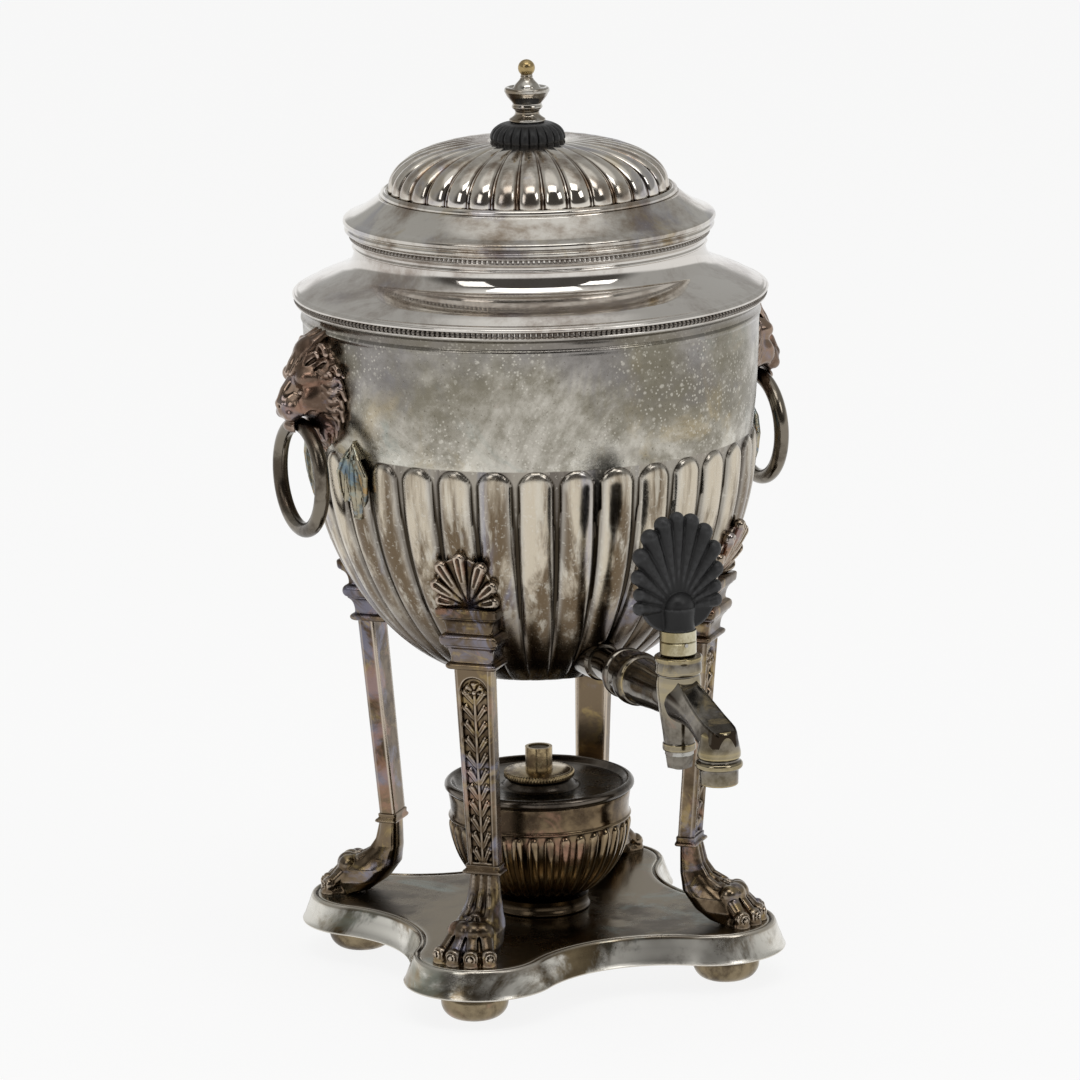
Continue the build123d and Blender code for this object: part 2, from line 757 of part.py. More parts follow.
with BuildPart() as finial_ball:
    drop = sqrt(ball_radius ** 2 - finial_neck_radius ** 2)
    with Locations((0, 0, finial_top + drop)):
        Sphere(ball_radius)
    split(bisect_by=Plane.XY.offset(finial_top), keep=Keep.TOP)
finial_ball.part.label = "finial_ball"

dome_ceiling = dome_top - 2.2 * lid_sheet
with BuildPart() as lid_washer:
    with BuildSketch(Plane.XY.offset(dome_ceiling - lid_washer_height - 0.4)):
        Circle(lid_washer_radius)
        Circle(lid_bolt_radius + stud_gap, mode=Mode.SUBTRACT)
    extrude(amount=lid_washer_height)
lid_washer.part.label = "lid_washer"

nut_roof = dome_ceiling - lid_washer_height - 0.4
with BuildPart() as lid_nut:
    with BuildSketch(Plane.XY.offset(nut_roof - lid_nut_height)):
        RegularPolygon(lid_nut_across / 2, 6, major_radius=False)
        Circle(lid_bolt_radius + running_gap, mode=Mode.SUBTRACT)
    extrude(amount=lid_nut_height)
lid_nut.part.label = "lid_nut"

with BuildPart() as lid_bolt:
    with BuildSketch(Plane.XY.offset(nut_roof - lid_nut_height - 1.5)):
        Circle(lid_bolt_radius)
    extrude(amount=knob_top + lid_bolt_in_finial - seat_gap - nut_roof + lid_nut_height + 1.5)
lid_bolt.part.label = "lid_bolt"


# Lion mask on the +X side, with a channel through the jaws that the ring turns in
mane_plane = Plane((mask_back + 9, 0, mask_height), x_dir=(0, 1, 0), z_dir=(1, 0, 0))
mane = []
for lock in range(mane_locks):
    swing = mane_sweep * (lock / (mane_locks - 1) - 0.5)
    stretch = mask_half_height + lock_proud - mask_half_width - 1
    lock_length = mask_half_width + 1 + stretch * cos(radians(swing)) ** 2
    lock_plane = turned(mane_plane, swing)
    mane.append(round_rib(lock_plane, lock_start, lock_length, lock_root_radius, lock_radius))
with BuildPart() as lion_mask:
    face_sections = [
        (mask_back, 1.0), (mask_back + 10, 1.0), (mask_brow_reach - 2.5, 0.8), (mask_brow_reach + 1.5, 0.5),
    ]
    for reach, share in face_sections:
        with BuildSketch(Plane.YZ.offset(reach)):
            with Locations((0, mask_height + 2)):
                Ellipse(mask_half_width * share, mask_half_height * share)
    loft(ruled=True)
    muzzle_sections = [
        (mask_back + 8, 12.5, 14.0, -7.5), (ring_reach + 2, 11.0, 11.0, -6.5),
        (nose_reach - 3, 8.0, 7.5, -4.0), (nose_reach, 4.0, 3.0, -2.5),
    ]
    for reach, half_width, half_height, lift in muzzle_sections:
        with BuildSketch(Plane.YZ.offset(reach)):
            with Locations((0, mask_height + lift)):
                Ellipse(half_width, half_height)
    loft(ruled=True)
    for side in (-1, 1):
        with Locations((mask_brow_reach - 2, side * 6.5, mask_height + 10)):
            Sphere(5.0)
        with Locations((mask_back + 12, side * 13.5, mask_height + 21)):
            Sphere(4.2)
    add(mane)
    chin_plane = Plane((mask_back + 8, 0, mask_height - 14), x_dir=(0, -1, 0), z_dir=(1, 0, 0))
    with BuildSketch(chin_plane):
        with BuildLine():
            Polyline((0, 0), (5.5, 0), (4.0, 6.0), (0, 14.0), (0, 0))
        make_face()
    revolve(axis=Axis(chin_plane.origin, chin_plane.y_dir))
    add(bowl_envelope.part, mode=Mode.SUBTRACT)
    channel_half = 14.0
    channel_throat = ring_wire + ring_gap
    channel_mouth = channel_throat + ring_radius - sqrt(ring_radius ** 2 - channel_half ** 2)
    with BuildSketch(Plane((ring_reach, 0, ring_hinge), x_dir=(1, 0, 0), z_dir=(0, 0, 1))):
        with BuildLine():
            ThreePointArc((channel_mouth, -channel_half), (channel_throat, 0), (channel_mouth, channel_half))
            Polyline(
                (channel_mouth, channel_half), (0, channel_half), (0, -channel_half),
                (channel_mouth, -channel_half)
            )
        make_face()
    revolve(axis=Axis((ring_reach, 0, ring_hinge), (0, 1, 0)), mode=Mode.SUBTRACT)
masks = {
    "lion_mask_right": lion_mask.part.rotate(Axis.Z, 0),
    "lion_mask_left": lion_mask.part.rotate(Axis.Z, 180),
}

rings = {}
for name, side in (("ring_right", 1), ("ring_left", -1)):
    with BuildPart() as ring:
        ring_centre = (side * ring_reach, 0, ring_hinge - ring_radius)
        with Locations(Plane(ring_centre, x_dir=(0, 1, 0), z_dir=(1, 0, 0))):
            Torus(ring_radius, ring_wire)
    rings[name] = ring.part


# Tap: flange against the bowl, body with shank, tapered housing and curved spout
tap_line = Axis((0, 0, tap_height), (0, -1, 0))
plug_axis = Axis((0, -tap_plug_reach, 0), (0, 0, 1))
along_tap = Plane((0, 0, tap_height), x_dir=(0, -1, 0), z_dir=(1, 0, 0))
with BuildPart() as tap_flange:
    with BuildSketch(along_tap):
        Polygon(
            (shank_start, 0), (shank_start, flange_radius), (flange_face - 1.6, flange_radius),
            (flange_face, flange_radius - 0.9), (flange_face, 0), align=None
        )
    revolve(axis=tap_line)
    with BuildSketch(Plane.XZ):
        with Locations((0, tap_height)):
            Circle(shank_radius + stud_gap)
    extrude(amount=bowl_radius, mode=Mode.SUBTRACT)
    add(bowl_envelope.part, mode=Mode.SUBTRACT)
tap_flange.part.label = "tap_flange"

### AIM
Quote the data in full, keeping each word unchanged.

### RESPONSE BELOW
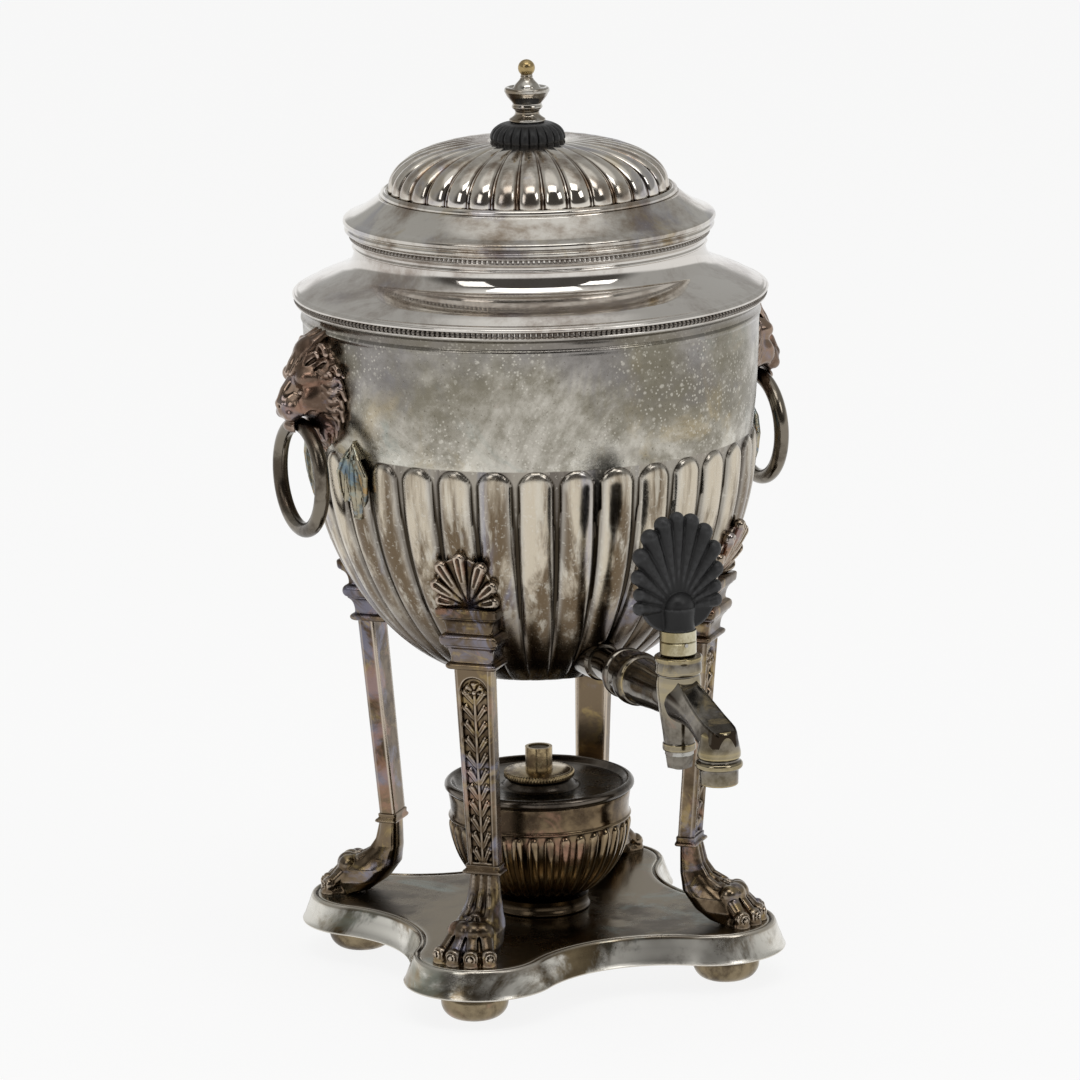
Continue the build123d and Blender code for this object: part 2, from line 757 of part.py. More parts follow.
with BuildPart() as finial_ball:
    drop = sqrt(ball_radius ** 2 - finial_neck_radius ** 2)
    with Locations((0, 0, finial_top + drop)):
        Sphere(ball_radius)
    split(bisect_by=Plane.XY.offset(finial_top), keep=Keep.TOP)
finial_ball.part.label = "finial_ball"

dome_ceiling = dome_top - 2.2 * lid_sheet
with BuildPart() as lid_washer:
    with BuildSketch(Plane.XY.offset(dome_ceiling - lid_washer_height - 0.4)):
        Circle(lid_washer_radius)
        Circle(lid_bolt_radius + stud_gap, mode=Mode.SUBTRACT)
    extrude(amount=lid_washer_height)
lid_washer.part.label = "lid_washer"

nut_roof = dome_ceiling - lid_washer_height - 0.4
with BuildPart() as lid_nut:
    with BuildSketch(Plane.XY.offset(nut_roof - lid_nut_height)):
        RegularPolygon(lid_nut_across / 2, 6, major_radius=False)
        Circle(lid_bolt_radius + running_gap, mode=Mode.SUBTRACT)
    extrude(amount=lid_nut_height)
lid_nut.part.label = "lid_nut"

with BuildPart() as lid_bolt:
    with BuildSketch(Plane.XY.offset(nut_roof - lid_nut_height - 1.5)):
        Circle(lid_bolt_radius)
    extrude(amount=knob_top + lid_bolt_in_finial - seat_gap - nut_roof + lid_nut_height + 1.5)
lid_bolt.part.label = "lid_bolt"


# Lion mask on the +X side, with a channel through the jaws that the ring turns in
mane_plane = Plane((mask_back + 9, 0, mask_height), x_dir=(0, 1, 0), z_dir=(1, 0, 0))
mane = []
for lock in range(mane_locks):
    swing = mane_sweep * (lock / (mane_locks - 1) - 0.5)
    stretch = mask_half_height + lock_proud - mask_half_width - 1
    lock_length = mask_half_width + 1 + stretch * cos(radians(swing)) ** 2
    lock_plane = turned(mane_plane, swing)
    mane.append(round_rib(lock_plane, lock_start, lock_length, lock_root_radius, lock_radius))
with BuildPart() as lion_mask:
    face_sections = [
        (mask_back, 1.0), (mask_back + 10, 1.0), (mask_brow_reach - 2.5, 0.8), (mask_brow_reach + 1.5, 0.5),
    ]
    for reach, share in face_sections:
        with BuildSketch(Plane.YZ.offset(reach)):
            with Locations((0, mask_height + 2)):
                Ellipse(mask_half_width * share, mask_half_height * share)
    loft(ruled=True)
    muzzle_sections = [
        (mask_back + 8, 12.5, 14.0, -7.5), (ring_reach + 2, 11.0, 11.0, -6.5),
        (nose_reach - 3, 8.0, 7.5, -4.0), (nose_reach, 4.0, 3.0, -2.5),
    ]
    for reach, half_width, half_height, lift in muzzle_sections:
        with BuildSketch(Plane.YZ.offset(reach)):
            with Locations((0, mask_height + lift)):
                Ellipse(half_width, half_height)
    loft(ruled=True)
    for side in (-1, 1):
        with Locations((mask_brow_reach - 2, side * 6.5, mask_height + 10)):
            Sphere(5.0)
        with Locations((mask_back + 12, side * 13.5, mask_height + 21)):
            Sphere(4.2)
    add(mane)
    chin_plane = Plane((mask_back + 8, 0, mask_height - 14), x_dir=(0, -1, 0), z_dir=(1, 0, 0))
    with BuildSketch(chin_plane):
        with BuildLine():
            Polyline((0, 0), (5.5, 0), (4.0, 6.0), (0, 14.0), (0, 0))
        make_face()
    revolve(axis=Axis(chin_plane.origin, chin_plane.y_dir))
    add(bowl_envelope.part, mode=Mode.SUBTRACT)
    channel_half = 14.0
    channel_throat = ring_wire + ring_gap
    channel_mouth = channel_throat + ring_radius - sqrt(ring_radius ** 2 - channel_half ** 2)
    with BuildSketch(Plane((ring_reach, 0, ring_hinge), x_dir=(1, 0, 0), z_dir=(0, 0, 1))):
        with BuildLine():
            ThreePointArc((channel_mouth, -channel_half), (channel_throat, 0), (channel_mouth, channel_half))
            Polyline(
                (channel_mouth, channel_half), (0, channel_half), (0, -channel_half),
                (channel_mouth, -channel_half)
            )
        make_face()
    revolve(axis=Axis((ring_reach, 0, ring_hinge), (0, 1, 0)), mode=Mode.SUBTRACT)
masks = {
    "lion_mask_right": lion_mask.part.rotate(Axis.Z, 0),
    "lion_mask_left": lion_mask.part.rotate(Axis.Z, 180),
}

rings = {}
for name, side in (("ring_right", 1), ("ring_left", -1)):
    with BuildPart() as ring:
        ring_centre = (side * ring_reach, 0, ring_hinge - ring_radius)
        with Locations(Plane(ring_centre, x_dir=(0, 1, 0), z_dir=(1, 0, 0))):
            Torus(ring_radius, ring_wire)
    rings[name] = ring.part


# Tap: flange against the bowl, body with shank, tapered housing and curved spout
tap_line = Axis((0, 0, tap_height), (0, -1, 0))
plug_axis = Axis((0, -tap_plug_reach, 0), (0, 0, 1))
along_tap = Plane((0, 0, tap_height), x_dir=(0, -1, 0), z_dir=(1, 0, 0))
with BuildPart() as tap_flange:
    with BuildSketch(along_tap):
        Polygon(
            (shank_start, 0), (shank_start, flange_radius), (flange_face - 1.6, flange_radius),
            (flange_face, flange_radius - 0.9), (flange_face, 0), align=None
        )
    revolve(axis=tap_line)
    with BuildSketch(Plane.XZ):
        with Locations((0, tap_height)):
            Circle(shank_radius + stud_gap)
    extrude(amount=bowl_radius, mode=Mode.SUBTRACT)
    add(bowl_envelope.part, mode=Mode.SUBTRACT)
tap_flange.part.label = "tap_flange"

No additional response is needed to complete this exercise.